Description of the task »
How many lines of these entries hold the string "materials"? Reply with the number alone.

--- begin Record excerpts ---

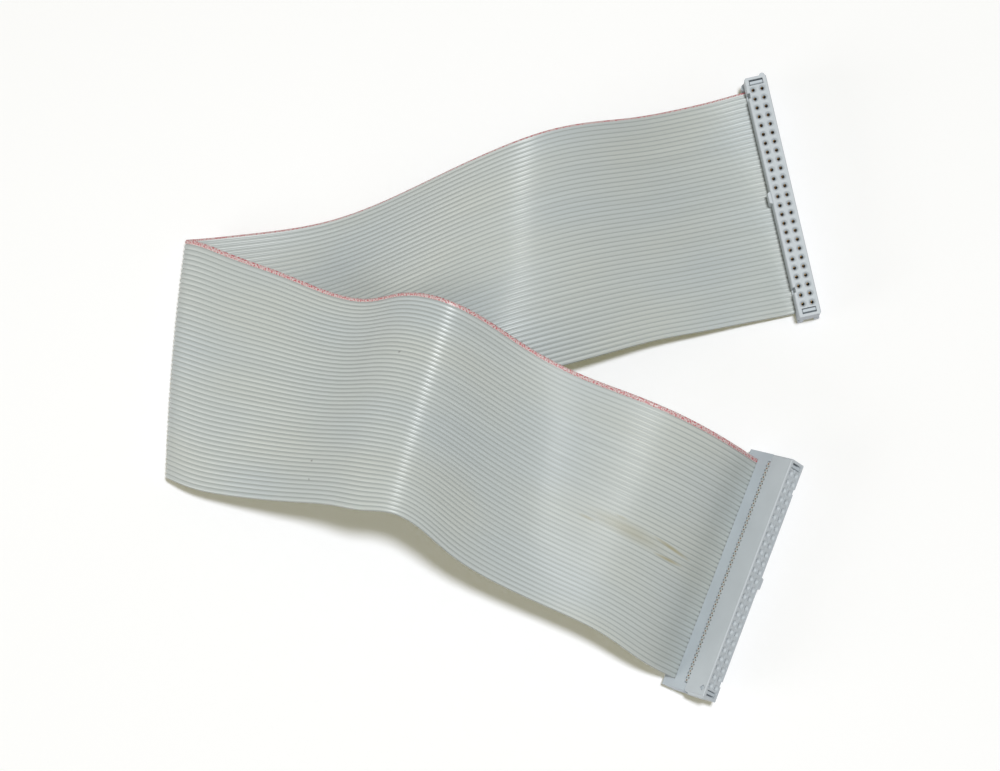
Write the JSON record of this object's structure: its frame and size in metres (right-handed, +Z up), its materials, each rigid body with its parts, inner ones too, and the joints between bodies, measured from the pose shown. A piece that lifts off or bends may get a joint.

--- end Record excerpts ---
--- begin Record excerpts ---

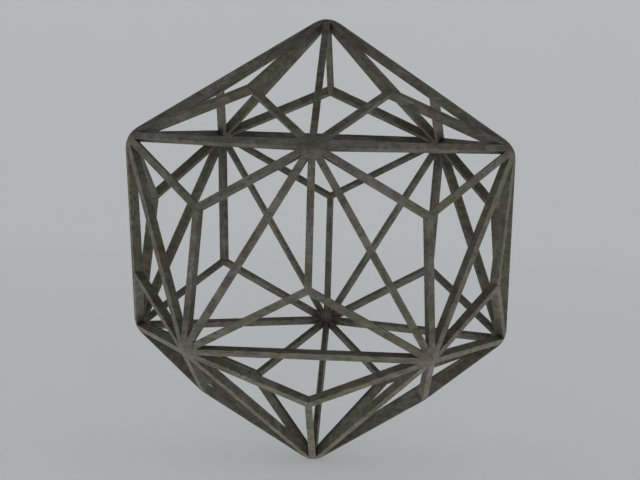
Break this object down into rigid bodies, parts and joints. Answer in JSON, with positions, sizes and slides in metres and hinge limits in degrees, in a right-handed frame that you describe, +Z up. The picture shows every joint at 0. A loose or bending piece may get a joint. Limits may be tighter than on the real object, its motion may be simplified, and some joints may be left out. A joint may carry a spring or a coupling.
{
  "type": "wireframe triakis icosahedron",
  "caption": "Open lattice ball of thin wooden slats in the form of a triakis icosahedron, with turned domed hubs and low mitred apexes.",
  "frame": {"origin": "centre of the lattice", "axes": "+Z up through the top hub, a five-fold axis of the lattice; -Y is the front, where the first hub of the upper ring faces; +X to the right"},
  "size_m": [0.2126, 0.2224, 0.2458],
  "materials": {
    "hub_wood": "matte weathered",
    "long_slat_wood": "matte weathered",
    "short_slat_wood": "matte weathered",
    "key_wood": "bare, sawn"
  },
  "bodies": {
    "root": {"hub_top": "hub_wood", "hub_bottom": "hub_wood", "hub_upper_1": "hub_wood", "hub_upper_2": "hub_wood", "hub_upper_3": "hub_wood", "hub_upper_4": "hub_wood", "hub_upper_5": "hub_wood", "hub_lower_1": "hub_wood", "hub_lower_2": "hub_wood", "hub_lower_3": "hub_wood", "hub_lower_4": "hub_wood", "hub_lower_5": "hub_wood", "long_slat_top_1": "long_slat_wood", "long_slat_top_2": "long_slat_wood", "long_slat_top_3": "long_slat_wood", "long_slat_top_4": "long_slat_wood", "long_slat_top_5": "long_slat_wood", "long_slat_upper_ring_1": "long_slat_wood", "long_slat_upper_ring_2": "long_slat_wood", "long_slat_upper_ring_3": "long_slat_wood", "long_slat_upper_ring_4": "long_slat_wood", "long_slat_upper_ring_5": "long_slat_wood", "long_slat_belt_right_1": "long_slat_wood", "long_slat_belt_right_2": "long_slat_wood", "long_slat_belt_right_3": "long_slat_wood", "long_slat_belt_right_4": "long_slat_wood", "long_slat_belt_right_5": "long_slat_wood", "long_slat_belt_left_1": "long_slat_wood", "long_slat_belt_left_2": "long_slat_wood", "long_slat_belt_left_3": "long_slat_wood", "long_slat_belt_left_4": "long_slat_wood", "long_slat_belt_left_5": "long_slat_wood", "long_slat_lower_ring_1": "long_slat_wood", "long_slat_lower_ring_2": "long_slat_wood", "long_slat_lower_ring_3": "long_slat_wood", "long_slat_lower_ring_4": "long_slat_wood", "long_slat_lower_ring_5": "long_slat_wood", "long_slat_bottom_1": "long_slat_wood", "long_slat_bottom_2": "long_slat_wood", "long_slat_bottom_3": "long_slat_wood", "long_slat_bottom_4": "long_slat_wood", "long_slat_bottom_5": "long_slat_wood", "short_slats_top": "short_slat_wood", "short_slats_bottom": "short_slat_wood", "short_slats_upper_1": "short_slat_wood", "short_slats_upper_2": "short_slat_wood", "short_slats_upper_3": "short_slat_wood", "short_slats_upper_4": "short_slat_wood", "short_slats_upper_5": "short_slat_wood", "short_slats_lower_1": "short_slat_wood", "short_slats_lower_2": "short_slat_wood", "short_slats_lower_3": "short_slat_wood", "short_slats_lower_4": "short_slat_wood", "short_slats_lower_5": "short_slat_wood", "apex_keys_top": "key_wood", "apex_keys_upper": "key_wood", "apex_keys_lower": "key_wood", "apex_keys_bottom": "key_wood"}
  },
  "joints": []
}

--- end Record excerpts ---

Exercise answer »
2